◆ Requirement: Copy each line holding the string "scene".

☆ ☆ ☆ ☆ ☆ ☆ ☆

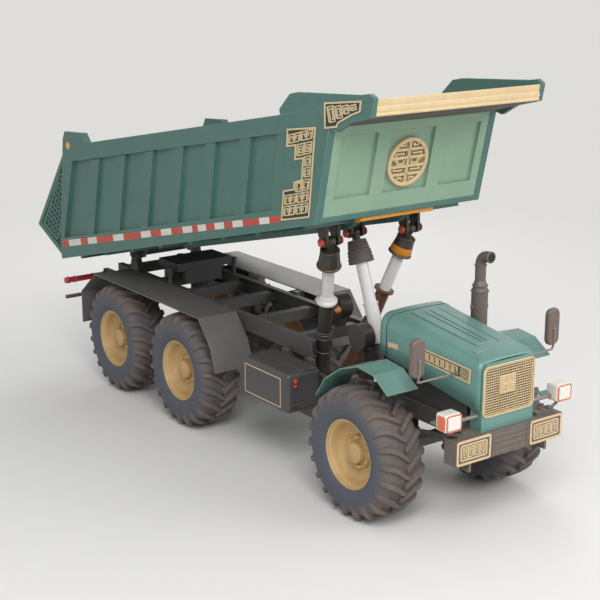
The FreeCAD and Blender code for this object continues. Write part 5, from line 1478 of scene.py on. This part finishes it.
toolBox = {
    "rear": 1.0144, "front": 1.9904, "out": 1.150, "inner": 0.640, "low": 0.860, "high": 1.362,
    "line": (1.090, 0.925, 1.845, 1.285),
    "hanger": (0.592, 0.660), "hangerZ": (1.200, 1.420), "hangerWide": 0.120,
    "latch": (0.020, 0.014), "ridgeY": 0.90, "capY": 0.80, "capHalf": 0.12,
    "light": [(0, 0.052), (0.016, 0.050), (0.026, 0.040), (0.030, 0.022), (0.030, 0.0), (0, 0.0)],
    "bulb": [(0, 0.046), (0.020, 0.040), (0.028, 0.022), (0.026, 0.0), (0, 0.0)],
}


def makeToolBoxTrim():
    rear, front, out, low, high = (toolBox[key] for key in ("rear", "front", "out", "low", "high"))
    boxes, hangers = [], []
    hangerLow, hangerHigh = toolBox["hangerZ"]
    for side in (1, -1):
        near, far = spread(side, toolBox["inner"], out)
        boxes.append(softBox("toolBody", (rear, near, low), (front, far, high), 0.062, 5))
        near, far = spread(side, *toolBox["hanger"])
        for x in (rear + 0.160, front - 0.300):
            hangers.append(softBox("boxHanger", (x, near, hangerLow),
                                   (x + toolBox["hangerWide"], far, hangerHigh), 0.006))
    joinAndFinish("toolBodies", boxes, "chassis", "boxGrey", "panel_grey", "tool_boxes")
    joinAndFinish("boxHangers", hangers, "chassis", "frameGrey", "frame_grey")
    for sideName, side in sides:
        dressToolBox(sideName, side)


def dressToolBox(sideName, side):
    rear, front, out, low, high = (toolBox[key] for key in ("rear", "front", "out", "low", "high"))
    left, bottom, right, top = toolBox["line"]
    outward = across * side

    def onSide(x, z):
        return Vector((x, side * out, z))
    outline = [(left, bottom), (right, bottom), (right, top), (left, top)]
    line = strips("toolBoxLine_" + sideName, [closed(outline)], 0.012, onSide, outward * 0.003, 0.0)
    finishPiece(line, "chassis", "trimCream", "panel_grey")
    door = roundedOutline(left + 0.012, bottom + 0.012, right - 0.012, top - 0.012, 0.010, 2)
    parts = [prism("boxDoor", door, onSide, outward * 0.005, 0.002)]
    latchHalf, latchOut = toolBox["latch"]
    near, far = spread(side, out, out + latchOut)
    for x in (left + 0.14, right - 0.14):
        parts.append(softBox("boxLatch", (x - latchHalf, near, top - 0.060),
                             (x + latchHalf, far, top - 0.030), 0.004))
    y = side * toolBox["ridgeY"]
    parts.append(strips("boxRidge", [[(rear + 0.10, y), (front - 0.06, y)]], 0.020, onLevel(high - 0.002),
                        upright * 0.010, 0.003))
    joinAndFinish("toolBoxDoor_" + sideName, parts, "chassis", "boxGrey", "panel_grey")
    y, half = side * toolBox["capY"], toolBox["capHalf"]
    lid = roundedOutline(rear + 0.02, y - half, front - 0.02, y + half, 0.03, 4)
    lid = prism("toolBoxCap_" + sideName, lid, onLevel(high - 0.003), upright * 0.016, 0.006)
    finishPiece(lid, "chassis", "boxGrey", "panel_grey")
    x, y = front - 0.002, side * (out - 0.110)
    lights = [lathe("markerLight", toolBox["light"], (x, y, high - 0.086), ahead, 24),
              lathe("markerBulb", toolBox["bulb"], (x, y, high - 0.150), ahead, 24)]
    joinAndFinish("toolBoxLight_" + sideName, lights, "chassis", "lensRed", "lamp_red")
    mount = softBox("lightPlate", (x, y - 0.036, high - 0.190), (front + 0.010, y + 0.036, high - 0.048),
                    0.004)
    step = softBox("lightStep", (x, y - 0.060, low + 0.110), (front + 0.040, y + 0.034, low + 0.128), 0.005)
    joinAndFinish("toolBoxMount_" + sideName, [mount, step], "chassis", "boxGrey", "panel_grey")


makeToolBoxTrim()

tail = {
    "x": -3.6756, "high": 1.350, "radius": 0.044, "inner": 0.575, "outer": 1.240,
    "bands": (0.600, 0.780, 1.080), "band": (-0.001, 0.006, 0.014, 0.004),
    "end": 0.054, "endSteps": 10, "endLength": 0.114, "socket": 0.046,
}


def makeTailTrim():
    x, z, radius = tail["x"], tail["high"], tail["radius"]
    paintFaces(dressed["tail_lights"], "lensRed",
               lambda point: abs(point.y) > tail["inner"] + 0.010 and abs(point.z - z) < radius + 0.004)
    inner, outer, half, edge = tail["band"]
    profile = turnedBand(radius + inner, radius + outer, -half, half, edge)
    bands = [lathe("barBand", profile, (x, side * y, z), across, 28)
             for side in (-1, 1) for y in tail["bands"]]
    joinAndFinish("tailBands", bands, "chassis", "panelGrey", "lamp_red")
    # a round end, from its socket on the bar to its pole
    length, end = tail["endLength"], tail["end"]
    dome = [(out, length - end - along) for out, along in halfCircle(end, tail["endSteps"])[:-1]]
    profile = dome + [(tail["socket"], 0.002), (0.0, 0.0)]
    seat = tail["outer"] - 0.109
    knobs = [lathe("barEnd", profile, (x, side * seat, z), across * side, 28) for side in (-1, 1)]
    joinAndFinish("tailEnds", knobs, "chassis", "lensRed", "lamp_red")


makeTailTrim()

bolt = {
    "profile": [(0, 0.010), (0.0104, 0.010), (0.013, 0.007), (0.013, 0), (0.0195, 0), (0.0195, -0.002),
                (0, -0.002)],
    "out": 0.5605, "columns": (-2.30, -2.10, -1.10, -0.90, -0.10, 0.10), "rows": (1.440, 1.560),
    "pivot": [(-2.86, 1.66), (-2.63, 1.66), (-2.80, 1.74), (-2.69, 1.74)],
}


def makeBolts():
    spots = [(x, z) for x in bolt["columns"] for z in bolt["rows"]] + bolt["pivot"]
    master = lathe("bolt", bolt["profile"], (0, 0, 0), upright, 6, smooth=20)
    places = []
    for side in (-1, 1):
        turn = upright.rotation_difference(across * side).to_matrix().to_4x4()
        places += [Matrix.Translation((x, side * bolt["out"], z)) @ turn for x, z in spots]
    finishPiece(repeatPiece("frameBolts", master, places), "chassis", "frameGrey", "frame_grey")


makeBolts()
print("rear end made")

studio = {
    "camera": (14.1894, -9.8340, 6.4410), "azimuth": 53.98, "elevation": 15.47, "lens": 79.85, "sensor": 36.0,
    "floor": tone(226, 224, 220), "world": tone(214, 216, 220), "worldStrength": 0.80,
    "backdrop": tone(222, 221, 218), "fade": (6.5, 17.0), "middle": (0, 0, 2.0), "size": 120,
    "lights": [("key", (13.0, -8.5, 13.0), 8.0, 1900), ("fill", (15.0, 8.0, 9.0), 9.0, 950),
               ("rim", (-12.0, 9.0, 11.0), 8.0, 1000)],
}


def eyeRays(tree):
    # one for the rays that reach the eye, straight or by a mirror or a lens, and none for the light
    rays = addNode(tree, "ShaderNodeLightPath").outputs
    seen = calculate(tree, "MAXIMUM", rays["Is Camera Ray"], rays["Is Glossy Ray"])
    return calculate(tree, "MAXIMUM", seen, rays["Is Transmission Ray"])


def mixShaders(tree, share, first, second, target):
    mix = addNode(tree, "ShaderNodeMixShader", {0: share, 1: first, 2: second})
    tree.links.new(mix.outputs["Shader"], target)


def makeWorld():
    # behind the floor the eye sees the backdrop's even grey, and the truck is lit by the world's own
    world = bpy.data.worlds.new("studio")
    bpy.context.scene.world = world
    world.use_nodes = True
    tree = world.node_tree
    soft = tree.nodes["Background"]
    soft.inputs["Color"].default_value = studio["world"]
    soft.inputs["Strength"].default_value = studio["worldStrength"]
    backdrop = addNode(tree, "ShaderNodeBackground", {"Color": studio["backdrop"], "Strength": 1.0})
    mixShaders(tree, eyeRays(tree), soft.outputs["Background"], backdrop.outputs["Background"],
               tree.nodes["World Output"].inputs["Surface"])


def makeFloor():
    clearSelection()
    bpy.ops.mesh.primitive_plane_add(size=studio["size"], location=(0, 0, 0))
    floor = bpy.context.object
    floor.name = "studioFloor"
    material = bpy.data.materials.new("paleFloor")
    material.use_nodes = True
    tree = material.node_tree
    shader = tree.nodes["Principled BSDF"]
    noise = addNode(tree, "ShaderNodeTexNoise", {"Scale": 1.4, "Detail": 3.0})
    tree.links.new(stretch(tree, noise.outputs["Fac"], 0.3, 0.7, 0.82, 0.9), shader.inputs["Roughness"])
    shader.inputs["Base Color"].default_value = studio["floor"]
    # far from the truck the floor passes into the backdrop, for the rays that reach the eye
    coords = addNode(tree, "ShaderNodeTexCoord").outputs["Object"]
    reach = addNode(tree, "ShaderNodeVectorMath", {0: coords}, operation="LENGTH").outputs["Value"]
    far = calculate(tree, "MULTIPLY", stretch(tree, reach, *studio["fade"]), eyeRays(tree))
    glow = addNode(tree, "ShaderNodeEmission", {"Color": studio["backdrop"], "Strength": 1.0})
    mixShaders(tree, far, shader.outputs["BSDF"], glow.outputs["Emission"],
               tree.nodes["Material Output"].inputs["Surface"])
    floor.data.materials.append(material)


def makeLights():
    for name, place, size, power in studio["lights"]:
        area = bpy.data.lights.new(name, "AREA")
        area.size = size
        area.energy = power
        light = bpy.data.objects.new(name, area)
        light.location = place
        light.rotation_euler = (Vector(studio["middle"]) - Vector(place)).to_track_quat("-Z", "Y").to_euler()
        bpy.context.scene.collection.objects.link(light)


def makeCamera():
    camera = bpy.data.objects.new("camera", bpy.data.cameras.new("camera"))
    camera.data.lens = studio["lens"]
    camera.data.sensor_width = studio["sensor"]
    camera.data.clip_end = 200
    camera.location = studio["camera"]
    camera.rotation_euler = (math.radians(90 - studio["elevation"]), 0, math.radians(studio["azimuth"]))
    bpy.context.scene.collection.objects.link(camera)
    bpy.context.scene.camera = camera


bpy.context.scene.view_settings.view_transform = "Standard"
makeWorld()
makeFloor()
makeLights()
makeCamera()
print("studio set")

☆ ☆ ☆ ☆ ☆ ☆ ☆

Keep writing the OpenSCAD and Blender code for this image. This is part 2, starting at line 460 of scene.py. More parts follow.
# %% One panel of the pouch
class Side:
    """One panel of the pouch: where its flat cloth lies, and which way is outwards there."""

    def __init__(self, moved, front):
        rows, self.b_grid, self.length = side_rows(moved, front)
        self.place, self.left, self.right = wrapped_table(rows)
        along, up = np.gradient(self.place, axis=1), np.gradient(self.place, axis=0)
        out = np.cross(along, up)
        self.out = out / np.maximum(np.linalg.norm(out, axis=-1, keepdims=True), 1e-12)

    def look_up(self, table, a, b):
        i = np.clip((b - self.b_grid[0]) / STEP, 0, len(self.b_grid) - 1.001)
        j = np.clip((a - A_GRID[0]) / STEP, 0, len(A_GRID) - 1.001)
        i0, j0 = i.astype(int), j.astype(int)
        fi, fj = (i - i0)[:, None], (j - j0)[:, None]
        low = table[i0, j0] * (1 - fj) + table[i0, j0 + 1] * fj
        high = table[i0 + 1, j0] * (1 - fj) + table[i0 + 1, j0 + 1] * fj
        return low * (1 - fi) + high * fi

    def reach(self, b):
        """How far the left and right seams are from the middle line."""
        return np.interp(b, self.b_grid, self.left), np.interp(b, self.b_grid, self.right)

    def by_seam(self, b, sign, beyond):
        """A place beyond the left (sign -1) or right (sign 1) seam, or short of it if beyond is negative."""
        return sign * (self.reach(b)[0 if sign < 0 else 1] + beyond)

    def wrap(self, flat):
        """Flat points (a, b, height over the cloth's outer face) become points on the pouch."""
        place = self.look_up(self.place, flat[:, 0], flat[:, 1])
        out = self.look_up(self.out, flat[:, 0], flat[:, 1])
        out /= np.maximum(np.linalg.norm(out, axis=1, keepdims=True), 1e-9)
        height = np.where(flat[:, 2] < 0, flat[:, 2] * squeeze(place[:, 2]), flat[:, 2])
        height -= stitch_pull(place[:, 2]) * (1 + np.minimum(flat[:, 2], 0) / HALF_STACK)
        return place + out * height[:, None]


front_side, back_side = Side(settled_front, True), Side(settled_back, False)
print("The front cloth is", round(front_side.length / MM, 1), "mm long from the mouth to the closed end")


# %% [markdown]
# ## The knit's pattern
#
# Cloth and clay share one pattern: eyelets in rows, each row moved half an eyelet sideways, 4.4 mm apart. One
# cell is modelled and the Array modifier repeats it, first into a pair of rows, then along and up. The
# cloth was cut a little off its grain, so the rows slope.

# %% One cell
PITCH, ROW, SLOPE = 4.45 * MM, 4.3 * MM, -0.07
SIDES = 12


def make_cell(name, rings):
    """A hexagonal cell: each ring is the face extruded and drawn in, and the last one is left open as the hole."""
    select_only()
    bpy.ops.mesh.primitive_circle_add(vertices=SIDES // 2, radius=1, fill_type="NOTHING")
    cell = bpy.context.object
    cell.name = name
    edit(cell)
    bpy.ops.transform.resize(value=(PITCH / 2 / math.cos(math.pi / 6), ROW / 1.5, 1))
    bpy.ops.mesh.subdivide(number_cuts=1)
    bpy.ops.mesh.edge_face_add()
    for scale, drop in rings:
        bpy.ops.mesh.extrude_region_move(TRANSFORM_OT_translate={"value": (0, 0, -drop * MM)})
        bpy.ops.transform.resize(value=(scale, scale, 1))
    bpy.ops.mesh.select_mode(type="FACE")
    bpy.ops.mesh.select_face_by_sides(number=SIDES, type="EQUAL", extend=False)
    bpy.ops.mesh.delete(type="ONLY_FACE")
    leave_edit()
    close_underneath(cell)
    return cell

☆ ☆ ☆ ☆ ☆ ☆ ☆

◆ Exercise output:
The FreeCAD and Blender code for this object continues. Write part 5, from line 1478 of scene.py on. This part finishes it.
    bpy.context.scene.world = world
        bpy.context.scene.collection.objects.link(light)
    bpy.context.scene.collection.objects.link(camera)
    bpy.context.scene.camera = camera
bpy.context.scene.view_settings.view_transform = "Standard"
Keep writing the OpenSCAD and Blender code for this image. This is part 2, starting at line 460 of scene.py. More parts follow.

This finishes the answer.